The report mentioned the prior Falcon 9 launch failure, in June 2015. “Although SpaceX officials told us that the mishap has not delayed its crew development efforts because it had built sufficient margin into the schedule, they also noted the lack of margin remaining to accommodate any additional unexpected issues that may arise,” said the report. The pad explosion certainly qualifies as an “unexpected issue.”
There are also potential implications for SpaceX’s efforts to win more business from the Air Force. Earlier this year, SpaceX won the first head-to-head competition for an EELV-class launch, of a GPS satellite, but by default: United Launch Alliance, who for many years was the only company certified for such missions, declined to bid for several reasons. ULA was expected to bid against SpaceX in upcoming launch competitions, where its record of successful launches may now carry greater weight.
The Air Force, for now, is standing behind SpaceX. “The US Air Force will continue working with SpaceX to ensure confidence in the safe and reliable launch of critical national security space satellites,” Lt. Gen. Samuel Greaves, the head of the Air Force’s Space and Missile Systems Center, said in a statement after the accident, adding that the Air Force would not speculate on the cause of the incident.
And, of course, there are the implications for SpaceX. Regardless of the cause of the accident and the steps needed to resolve the problem, the company is faced with potentially major repairs to the pad at SLC-40. “The pad clearly incurred damage, but the scope has yet to be fully determined. We will share more data as it becomes available,” SpaceX said in a September 2 statement.
For comparison, the pad at the Mid-Atlantic Regional Spaceport used by the Antares suffered significant damage in the October 2014 failure, when the Antares crashed to the ground next to the pad seconds after liftoff. It took nearly a year and $15 million split among Orbital ATK, NASA, and the state of Virginia, to complete repairs to the pad.
SpaceX, perhaps anticipating a long repair period for SLC-40, noted in its September 2 statement that two other launch pads are, or will soon be, available for the Falcon 9. One is at Vandenberg, and limited to use for polar orbit or other high-inclination missions, like the Iridium spacecraft. The other is Launch Complex 39A at the Kennedy Space Center, which SpaceX said should be operational in November. While intended for launches of the Falcon Heavy, and commercial crew Falcon 9 missions, it can also be used for other Falcon 9 launches.
LC-39A is likely to be operational before SpaceX is ready to start launching again. How long the vehicle is out of service will depend on exactly what went wrong, and how long it will take to fix. After last June’s Falcon 9 launch failure, SpaceX’s Elon Musk announced the cause of the failure in July and, at that time, said launches could resume as soon as September. In fact, they did not do so until December, although that schedule was complicated by the introduction of an upgraded version of the Falcon 9 on that return-to-flight mission (which also featured the first successful first stage landing.)

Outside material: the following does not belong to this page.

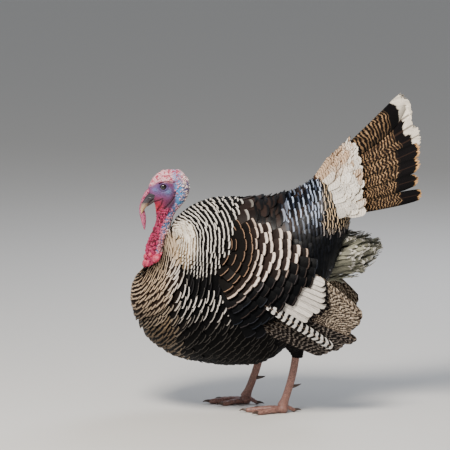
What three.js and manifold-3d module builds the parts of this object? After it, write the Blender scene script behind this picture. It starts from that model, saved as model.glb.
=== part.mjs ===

And what did go wrong? Unless there was a recent, unannounced change in the design of the upper stage, it appears unlikely that this was a fundamental design flaw, given the vehicle’s track record: this would have been the ninth Falcon 9 launch of the year, and 29th overall. A manufacturing defect or other quality issue may be more likely, but no less disconcerting given that SpaceX, after last year’s Falcon 9 failure was blamed on a strut that broke at a fraction of its rated strength, vowed to improve its processes.
“What we wanted to do was to take advantage of the lessons that we learned from that particular failure and make sure we’re not seeing something like that anywhere throughout the vehicle,” SpaceX President Gwynne Shotwell said last August, when the company was still recovering from last year’s failure.
Even though the investigation into the failure is just getting started, it has not stopped some from jumping to conclusions. Perhaps, some argued, the company is moving too fast. SpaceX had done eight launches so far this year prior to the failure and, counting Amos-6, had planned to do nine more by the end of the year, although some would have inevitably slipped to 2017. While that upcoming pace was fast, there’s no sign this particular launch was rushed: it had been several weeks since the previous Falcon 9 launch in August.
Others saw the failure as evidence that SpaceX should concentrate on its biggest customer—NASA—and redouble its efforts on commercial cargo and crew, at the expense of its Mars ambitions. But turning SpaceX into a conventional government contractor seems unlikely and, at last check, Musk was still scheduled to given a highly-anticipated talk about his humans-to-Mars architecture at the International Astronautical Congress in Mexico in three weeks.
The accident also provided more fodder to the belief that commercial space is somehow less reliable than traditional government-led space, as people brought up last year’s failure, the 2014 Antares failure, and the Virgin Galactic SpaceShipTwo crash just days after the Antares failure. Some reactions bordered on schadenfreude. “When boy billionaire Mark Zuckerberg reacted to the accident, his tone struck me a little shocked that his rocket could blow up,” wrote one aviation journalist, recounting the brief statement by the 32-year-old Facebook CEO about the loss of Amos-6. Of course, government missions fail, too, sometimes more spectacularly and tragically than commercial ones.
Less than a week after a surprising explosion on a launch pad, jumping to broad conclusions about the viability of a single company or an entire industry seems unwise.
Something clearly went terribly wrong, but until we know exactly what went wrong, and what it will take to recover from it, the big picture remains unclear.